Exercise: Please output the lines shown below exactly as they appear.

───── Data segment ─────

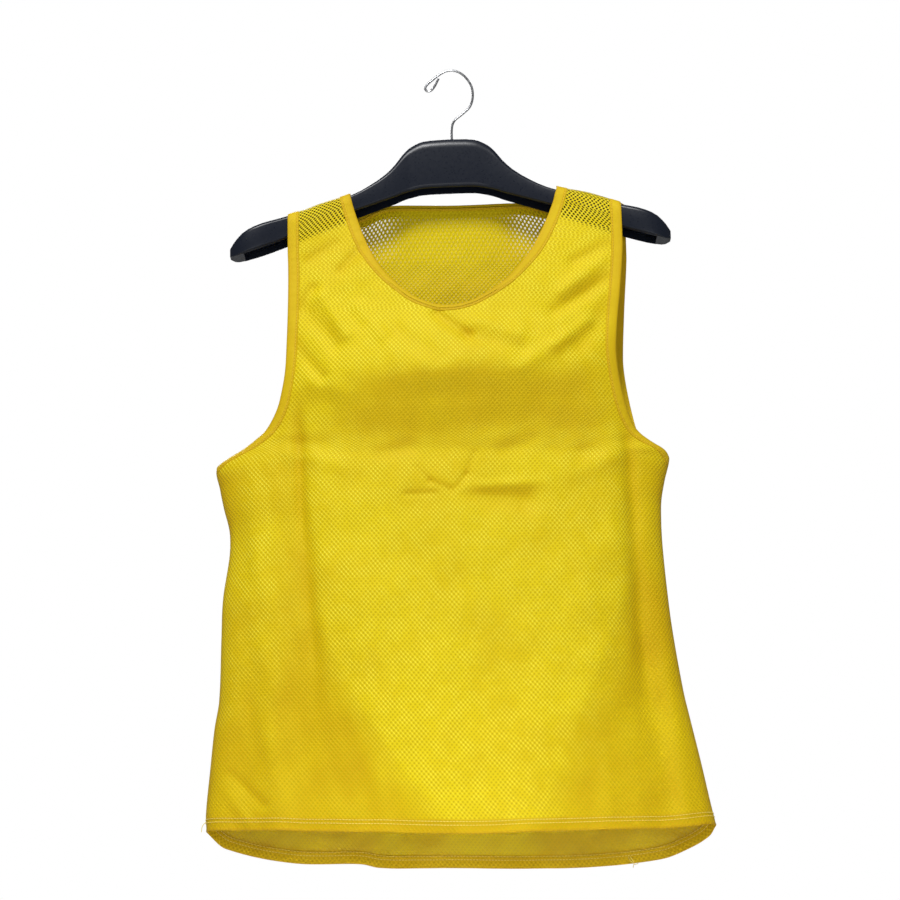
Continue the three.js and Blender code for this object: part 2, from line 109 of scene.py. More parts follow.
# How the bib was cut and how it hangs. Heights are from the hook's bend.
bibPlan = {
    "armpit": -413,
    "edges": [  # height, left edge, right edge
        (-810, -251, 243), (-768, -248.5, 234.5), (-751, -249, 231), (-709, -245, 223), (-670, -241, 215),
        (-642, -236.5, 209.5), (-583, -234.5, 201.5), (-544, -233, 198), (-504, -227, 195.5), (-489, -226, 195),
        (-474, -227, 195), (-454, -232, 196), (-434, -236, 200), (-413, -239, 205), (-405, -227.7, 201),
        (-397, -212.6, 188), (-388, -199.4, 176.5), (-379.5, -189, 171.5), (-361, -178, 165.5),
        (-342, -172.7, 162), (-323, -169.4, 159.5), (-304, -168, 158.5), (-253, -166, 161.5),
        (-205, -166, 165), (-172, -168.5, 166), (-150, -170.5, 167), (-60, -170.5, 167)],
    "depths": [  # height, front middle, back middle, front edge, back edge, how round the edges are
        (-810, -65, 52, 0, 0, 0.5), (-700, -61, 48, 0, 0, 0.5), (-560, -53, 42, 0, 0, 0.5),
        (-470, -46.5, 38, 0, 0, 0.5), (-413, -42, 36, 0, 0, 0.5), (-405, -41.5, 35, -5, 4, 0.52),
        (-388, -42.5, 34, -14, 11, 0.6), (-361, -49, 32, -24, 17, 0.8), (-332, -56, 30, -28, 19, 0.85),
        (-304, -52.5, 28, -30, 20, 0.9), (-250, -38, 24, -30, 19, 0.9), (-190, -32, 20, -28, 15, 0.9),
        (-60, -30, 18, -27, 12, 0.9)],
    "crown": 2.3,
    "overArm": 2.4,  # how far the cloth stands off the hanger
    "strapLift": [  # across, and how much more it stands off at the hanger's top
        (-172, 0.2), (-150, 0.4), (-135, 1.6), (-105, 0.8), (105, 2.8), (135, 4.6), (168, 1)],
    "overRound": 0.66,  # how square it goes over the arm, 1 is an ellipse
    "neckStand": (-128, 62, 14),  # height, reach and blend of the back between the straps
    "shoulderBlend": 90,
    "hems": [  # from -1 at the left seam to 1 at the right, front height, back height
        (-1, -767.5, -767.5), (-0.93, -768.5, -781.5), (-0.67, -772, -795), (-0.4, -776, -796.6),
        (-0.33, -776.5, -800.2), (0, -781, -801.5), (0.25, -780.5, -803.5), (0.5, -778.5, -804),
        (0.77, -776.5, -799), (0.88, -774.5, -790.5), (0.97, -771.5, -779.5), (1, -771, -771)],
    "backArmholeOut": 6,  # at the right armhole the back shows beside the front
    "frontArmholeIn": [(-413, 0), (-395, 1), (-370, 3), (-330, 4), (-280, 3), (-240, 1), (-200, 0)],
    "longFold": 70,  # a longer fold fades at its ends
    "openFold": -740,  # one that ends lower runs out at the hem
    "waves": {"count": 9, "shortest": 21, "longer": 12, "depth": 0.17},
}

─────

Full answer:
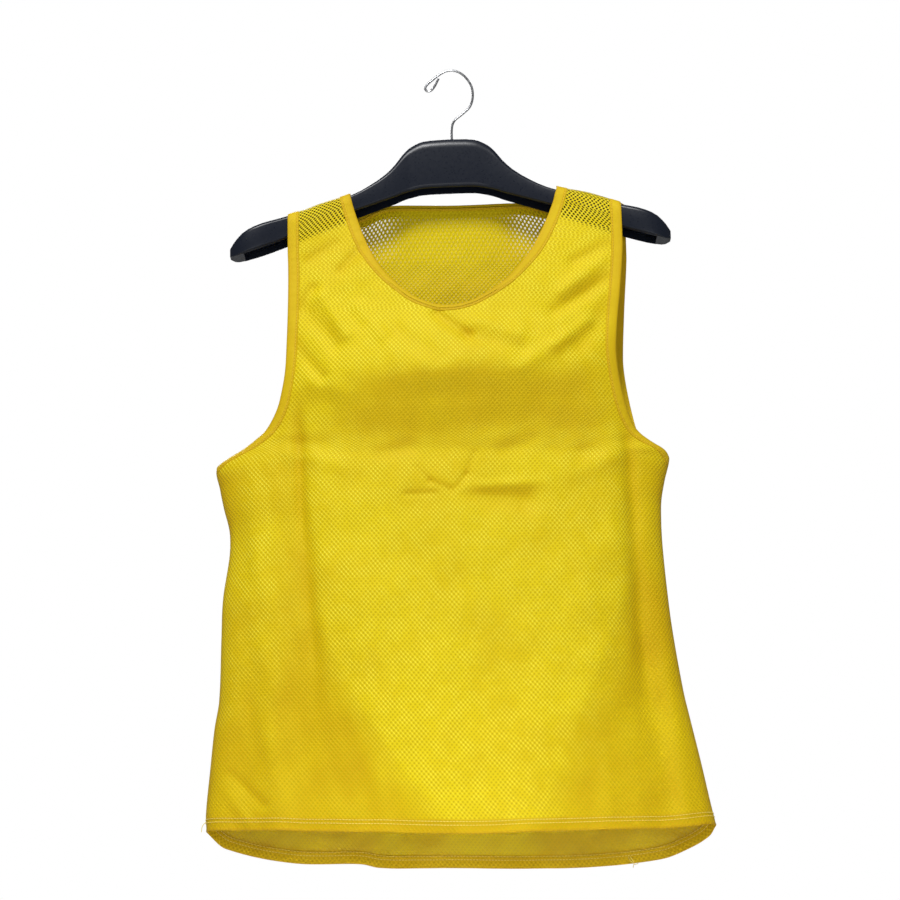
Continue the three.js and Blender code for this object: part 2, from line 109 of scene.py. More parts follow.
# How the bib was cut and how it hangs. Heights are from the hook's bend.
bibPlan = {
    "armpit": -413,
    "edges": [  # height, left edge, right edge
        (-810, -251, 243), (-768, -248.5, 234.5), (-751, -249, 231), (-709, -245, 223), (-670, -241, 215),
        (-642, -236.5, 209.5), (-583, -234.5, 201.5), (-544, -233, 198), (-504, -227, 195.5), (-489, -226, 195),
        (-474, -227, 195), (-454, -232, 196), (-434, -236, 200), (-413, -239, 205), (-405, -227.7, 201),
        (-397, -212.6, 188), (-388, -199.4, 176.5), (-379.5, -189, 171.5), (-361, -178, 165.5),
        (-342, -172.7, 162), (-323, -169.4, 159.5), (-304, -168, 158.5), (-253, -166, 161.5),
        (-205, -166, 165), (-172, -168.5, 166), (-150, -170.5, 167), (-60, -170.5, 167)],
    "depths": [  # height, front middle, back middle, front edge, back edge, how round the edges are
        (-810, -65, 52, 0, 0, 0.5), (-700, -61, 48, 0, 0, 0.5), (-560, -53, 42, 0, 0, 0.5),
        (-470, -46.5, 38, 0, 0, 0.5), (-413, -42, 36, 0, 0, 0.5), (-405, -41.5, 35, -5, 4, 0.52),
        (-388, -42.5, 34, -14, 11, 0.6), (-361, -49, 32, -24, 17, 0.8), (-332, -56, 30, -28, 19, 0.85),
        (-304, -52.5, 28, -30, 20, 0.9), (-250, -38, 24, -30, 19, 0.9), (-190, -32, 20, -28, 15, 0.9),
        (-60, -30, 18, -27, 12, 0.9)],
    "crown": 2.3,
    "overArm": 2.4,  # how far the cloth stands off the hanger
    "strapLift": [  # across, and how much more it stands off at the hanger's top
        (-172, 0.2), (-150, 0.4), (-135, 1.6), (-105, 0.8), (105, 2.8), (135, 4.6), (168, 1)],
    "overRound": 0.66,  # how square it goes over the arm, 1 is an ellipse
    "neckStand": (-128, 62, 14),  # height, reach and blend of the back between the straps
    "shoulderBlend": 90,
    "hems": [  # from -1 at the left seam to 1 at the right, front height, back height
        (-1, -767.5, -767.5), (-0.93, -768.5, -781.5), (-0.67, -772, -795), (-0.4, -776, -796.6),
        (-0.33, -776.5, -800.2), (0, -781, -801.5), (0.25, -780.5, -803.5), (0.5, -778.5, -804),
        (0.77, -776.5, -799), (0.88, -774.5, -790.5), (0.97, -771.5, -779.5), (1, -771, -771)],
    "backArmholeOut": 6,  # at the right armhole the back shows beside the front
    "frontArmholeIn": [(-413, 0), (-395, 1), (-370, 3), (-330, 4), (-280, 3), (-240, 1), (-200, 0)],
    "longFold": 70,  # a longer fold fades at its ends
    "openFold": -740,  # one that ends lower runs out at the hem
    "waves": {"count": 9, "shortest": 21, "longer": 12, "depth": 0.17},
}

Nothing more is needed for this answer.